TASK GOAL – The data must be written out once more, precisely as given.
........
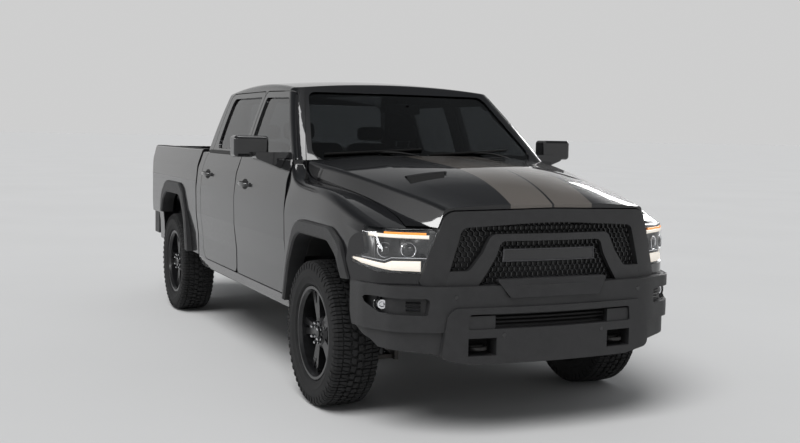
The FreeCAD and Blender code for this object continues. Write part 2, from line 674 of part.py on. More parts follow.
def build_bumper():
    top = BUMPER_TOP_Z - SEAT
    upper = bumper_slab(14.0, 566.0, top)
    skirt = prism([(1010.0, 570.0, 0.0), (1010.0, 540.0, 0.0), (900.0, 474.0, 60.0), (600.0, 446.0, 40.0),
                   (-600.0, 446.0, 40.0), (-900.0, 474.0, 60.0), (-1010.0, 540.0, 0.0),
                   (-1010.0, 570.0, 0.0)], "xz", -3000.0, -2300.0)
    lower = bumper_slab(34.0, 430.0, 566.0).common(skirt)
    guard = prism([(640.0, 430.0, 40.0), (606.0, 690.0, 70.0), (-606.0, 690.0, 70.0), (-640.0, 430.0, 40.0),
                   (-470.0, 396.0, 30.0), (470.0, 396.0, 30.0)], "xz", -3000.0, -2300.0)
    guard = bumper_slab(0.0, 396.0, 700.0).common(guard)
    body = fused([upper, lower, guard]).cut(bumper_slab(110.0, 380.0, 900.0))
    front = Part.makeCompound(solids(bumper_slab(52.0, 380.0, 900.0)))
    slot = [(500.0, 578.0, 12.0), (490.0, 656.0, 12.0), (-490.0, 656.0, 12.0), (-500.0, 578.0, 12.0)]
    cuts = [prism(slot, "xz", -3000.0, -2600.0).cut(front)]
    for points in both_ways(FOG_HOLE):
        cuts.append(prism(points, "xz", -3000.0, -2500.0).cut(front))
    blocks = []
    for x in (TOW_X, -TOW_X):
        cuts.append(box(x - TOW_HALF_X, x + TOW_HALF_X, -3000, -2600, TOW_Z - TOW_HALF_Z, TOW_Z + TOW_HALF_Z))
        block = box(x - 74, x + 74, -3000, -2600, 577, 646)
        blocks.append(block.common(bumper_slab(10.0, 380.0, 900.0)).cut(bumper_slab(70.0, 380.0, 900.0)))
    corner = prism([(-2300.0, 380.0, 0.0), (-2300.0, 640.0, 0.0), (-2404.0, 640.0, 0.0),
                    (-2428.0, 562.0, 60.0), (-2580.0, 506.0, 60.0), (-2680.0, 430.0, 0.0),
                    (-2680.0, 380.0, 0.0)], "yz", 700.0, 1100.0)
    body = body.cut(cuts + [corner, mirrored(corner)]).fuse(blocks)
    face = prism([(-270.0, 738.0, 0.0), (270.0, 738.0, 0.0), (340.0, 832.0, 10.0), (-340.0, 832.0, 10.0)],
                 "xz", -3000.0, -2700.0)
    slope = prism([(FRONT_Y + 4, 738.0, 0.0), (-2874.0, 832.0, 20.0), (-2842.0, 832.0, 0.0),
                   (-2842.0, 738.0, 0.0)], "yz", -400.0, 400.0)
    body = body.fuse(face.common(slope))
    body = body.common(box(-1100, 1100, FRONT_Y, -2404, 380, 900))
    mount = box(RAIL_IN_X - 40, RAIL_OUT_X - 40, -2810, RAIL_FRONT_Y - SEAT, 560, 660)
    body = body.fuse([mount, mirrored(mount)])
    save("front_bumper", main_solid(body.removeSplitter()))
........
FULL RESPONSE –
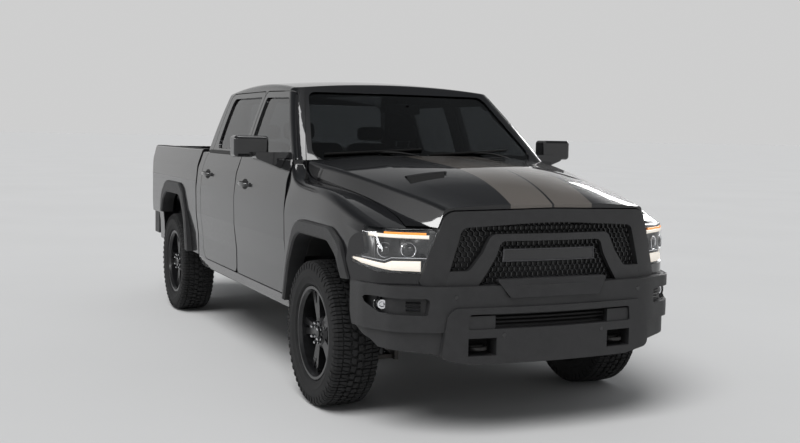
The FreeCAD and Blender code for this object continues. Write part 2, from line 674 of part.py on. More parts follow.
def build_bumper():
    top = BUMPER_TOP_Z - SEAT
    upper = bumper_slab(14.0, 566.0, top)
    skirt = prism([(1010.0, 570.0, 0.0), (1010.0, 540.0, 0.0), (900.0, 474.0, 60.0), (600.0, 446.0, 40.0),
                   (-600.0, 446.0, 40.0), (-900.0, 474.0, 60.0), (-1010.0, 540.0, 0.0),
                   (-1010.0, 570.0, 0.0)], "xz", -3000.0, -2300.0)
    lower = bumper_slab(34.0, 430.0, 566.0).common(skirt)
    guard = prism([(640.0, 430.0, 40.0), (606.0, 690.0, 70.0), (-606.0, 690.0, 70.0), (-640.0, 430.0, 40.0),
                   (-470.0, 396.0, 30.0), (470.0, 396.0, 30.0)], "xz", -3000.0, -2300.0)
    guard = bumper_slab(0.0, 396.0, 700.0).common(guard)
    body = fused([upper, lower, guard]).cut(bumper_slab(110.0, 380.0, 900.0))
    front = Part.makeCompound(solids(bumper_slab(52.0, 380.0, 900.0)))
    slot = [(500.0, 578.0, 12.0), (490.0, 656.0, 12.0), (-490.0, 656.0, 12.0), (-500.0, 578.0, 12.0)]
    cuts = [prism(slot, "xz", -3000.0, -2600.0).cut(front)]
    for points in both_ways(FOG_HOLE):
        cuts.append(prism(points, "xz", -3000.0, -2500.0).cut(front))
    blocks = []
    for x in (TOW_X, -TOW_X):
        cuts.append(box(x - TOW_HALF_X, x + TOW_HALF_X, -3000, -2600, TOW_Z - TOW_HALF_Z, TOW_Z + TOW_HALF_Z))
        block = box(x - 74, x + 74, -3000, -2600, 577, 646)
        blocks.append(block.common(bumper_slab(10.0, 380.0, 900.0)).cut(bumper_slab(70.0, 380.0, 900.0)))
    corner = prism([(-2300.0, 380.0, 0.0), (-2300.0, 640.0, 0.0), (-2404.0, 640.0, 0.0),
                    (-2428.0, 562.0, 60.0), (-2580.0, 506.0, 60.0), (-2680.0, 430.0, 0.0),
                    (-2680.0, 380.0, 0.0)], "yz", 700.0, 1100.0)
    body = body.cut(cuts + [corner, mirrored(corner)]).fuse(blocks)
    face = prism([(-270.0, 738.0, 0.0), (270.0, 738.0, 0.0), (340.0, 832.0, 10.0), (-340.0, 832.0, 10.0)],
                 "xz", -3000.0, -2700.0)
    slope = prism([(FRONT_Y + 4, 738.0, 0.0), (-2874.0, 832.0, 20.0), (-2842.0, 832.0, 0.0),
                   (-2842.0, 738.0, 0.0)], "yz", -400.0, 400.0)
    body = body.fuse(face.common(slope))
    body = body.common(box(-1100, 1100, FRONT_Y, -2404, 380, 900))
    mount = box(RAIL_IN_X - 40, RAIL_OUT_X - 40, -2810, RAIL_FRONT_Y - SEAT, 560, 660)
    body = body.fuse([mount, mirrored(mount)])
    save("front_bumper", main_solid(body.removeSplitter()))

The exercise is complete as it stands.